High-precision ethanol concentration microsensor with global spectra aided by the multi-layer perceptron

Abstract

Whispering gallery mode (WGM) resonators can be used for precision measurement thanks to their high sensitivity, small size, and fast response time. Nevertheless, the design of such sensors is usually achieved by selecting a typical single-mode tracking method, which leads to low utilization of a great deal of information in the resonance spectrum and affects the precision. Here, we use the multi-layer perceptron (MLP) deep learning algorithm to train the global spectra and realize the high-precision measurement of ethanol concentration. Firstly, a large number of transmission spectra of different ethanol concentrations are collected and directly used as the original data sets.
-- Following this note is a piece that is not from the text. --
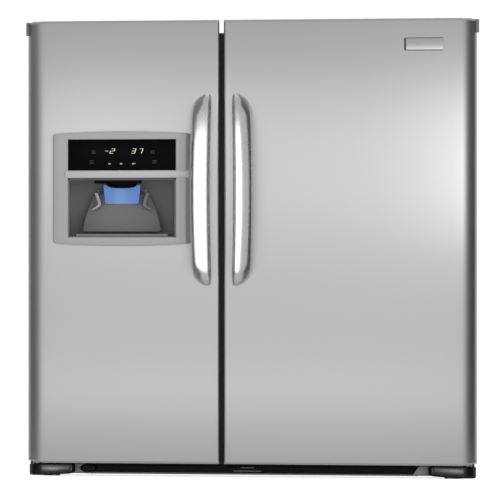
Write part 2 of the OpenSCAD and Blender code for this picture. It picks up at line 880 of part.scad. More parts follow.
// A bowed bar on two posts, with its middle at x
module door_handle(x, xh, xi) {
    mid = (handle_z0 + handle_z1) / 2;
    half = (handle_z1 - handle_z0) / 2;
    r = (half * half + handle_bow * handle_bow) / (2 * handle_bow);
    turn = asin(half / r);
    difference() {
        union() {
            translate([x, front_y + r, mid]) rotate([0, 90, 0]) rotate([0, 0, 270 - turn])
                rotate_extrude(angle = 2 * turn, $fn = 720)
                    polygon(rounded(r - handle_t, -handle_w / 2, r, handle_w / 2, 6));
            for (z = [handle_z0 + 6, handle_z1 - 40])
                zbar([x - handle_w / 2 + 3, front_y + handle_bow + 4, z],
                    [x + handle_w / 2 - 3, door_y0 + 12, z + 34], 5);
        }
        translate([0, 0, handle_z0 - 50]) linear_extrude(handle_z1 - handle_z0 + 100)
            polygon(door_plan(xh, xi));
    }
}

module freezer_handle() {
    color("silver") door_handle(gap_x - handle_off, -door_x, lip_l);
}

module fridge_handle() {
    color("silver") door_handle(gap_x + handle_off, door_x, lip_r);
}

// A door bin: a tub hung on the dike, with a low rail at its front
module door_bin(x0, x1, y1, z0, h) {
    color("lightblue") tub([x0, door_y1 + 4, z0], [x1, y1, z0 + h], 3, 12);
}

module freezer_bin_lower() {
    door_bin(-door_x + 84, lip_l - 86, -205, 220, 110);
}

module freezer_bin_upper() {
    door_bin(-door_x + 84, lip_l - 86, -205, 560, 110);
}

module gallon_bin() {
    door_bin(lip_r + 84, door_x - 84, -165, 300, 120);
}

module middle_bin() {
    door_bin(lip_r + 84, door_x - 84, -165, 720, 110);
}

module badge_plaque() {
    color("silver") difference() {
        ybar([307, door_y0 - 3.5, 1641], [386, door_y0 + 8, 1691], 5);
        translate([0, 0, 1600]) linear_extrude(120) polygon(door_plan(door_x, lip_r));
    }
}

// ---- Dispenser ----

// Plan outline of the dispenser frame: a shallow bow with round ends
function bezel_plan(x0, x1, reach) =
    let (w = x1 - x0, yf = door_y0 - reach)
    concat([[x0, door_y0 + 3], [x0, yf + 9]], arc(x0 + 6, yf + 9, 6, 6, 180, 262, 4),
        [for (i = [1:9]) [x0 + w * i / 10, yf + 3 - 3 * sin(180 * i / 10)]],
        arc(x1 - 6, yf + 9, 6, 6, 278, 360, 4), [[x1, door_y0 + 3]]);

// Front outline of the frame: its top and bottom edges rise in a low arch
function bezel_front(rise) = concat(
    [for (i = [0:10]) [disp_x0 + (disp_x1 - disp_x0) * i / 10,
        disp_z0 + rise * sin(180 * i / 10)]],
    [for (i = [10:-1:0]) [disp_x0 + (disp_x1 - disp_x0) * i / 10,
        disp_z1 - rise + rise * sin(180 * i / 10)]]);

module dispenser_bezel() {
    color("silver") difference() {
        intersection() {
            translate([0, 0, disp_z0 - 5]) linear_extrude(disp_z1 - disp_z0 + 10)
                polygon(bezel_plan(disp_x0, disp_x1, disp_reach));
            translate([0, door_y0 + 20, 0]) rotate([90, 0, 0]) linear_extrude(60)
                polygon(bezel_front(7));
        }
        block([cav_x0 - 0.5, front_y, cav_z0 - 0.5], [cav_x1 + 0.5, -300, cav_z1 + 0.5]);
        translate([0, 0, disp_z0 - 10]) linear_extrude(disp_z1 - disp_z0 + 20)
            polygon(door_plan(-door_x, lip_l));
    }
}

module dispenser_rail() {
    color("silver") translate([0, 0, rail_z0]) linear_extrude(rail_z1 - rail_z0)
        polygon(concat([[cav_x0, -350], [cav_x0, -374]],
            [for (i = [1:7]) [cav_x0 + (cav_x1 - cav_x0) * i / 8, -374 - 3 * sin(180 * i / 8)]],
            [[cav_x1, -374], [cav_x1, -350]]));
}

module dispenser_cavity() {
    // Recess box with two ears that the paddle hangs from
    y0 = -362;
    color("dimgray") difference() {
        union() {
            difference() {
                block([cav_x0, y0, cav_z0], [cav_x1, cav_y1, rail_z0]);
                ybar([cav_x0 + 2.5, y0 - 1, cav_z0 + 2.5],
                    [cav_x1 - 2.5, cav_y1 - 2.5, rail_z0 - 2.5], 6);
            }
            for (x = [-paddle_w, paddle_w])
                block([chute_x + x - 3, paddle_y - 7, paddle_z - 8],
                    [chute_x + x + 3, paddle_y + 7, rail_z0 - 2]);
        }
        block([chute_x - 31.5, -302, rail_z0 - 5], [chute_x + 31.5, -254, rail_z0 + 5]);
        xcyl([chute_x - paddle_w - 4, paddle_y, paddle_z], 3 + run, 2 * paddle_w + 8);
    }
}

module display_panel() {
    color("black") block([cav_x0, -370, rail_z1], [cav_x1, -364, cav_z1]);
}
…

Secondly, the MLP algorithm is used for training and testing. Finally, the local feature dimension is extracted from the global features of the spectrum for prediction. The results show that the prediction accuracy of the global spectra sensing is 99.81%, which is 13.02% higher than that of extracting 10 local features. In addition, the prediction accuracy of the MLP is compared with four other commonly used machine learning (ML) algorithms, and the results show that the MLP algorithm has the highest prediction accuracy. Therefore, the high-precision ethanol concentration sensor proposed in this paper opens a new way for intelligent optical micro-resonator sensing.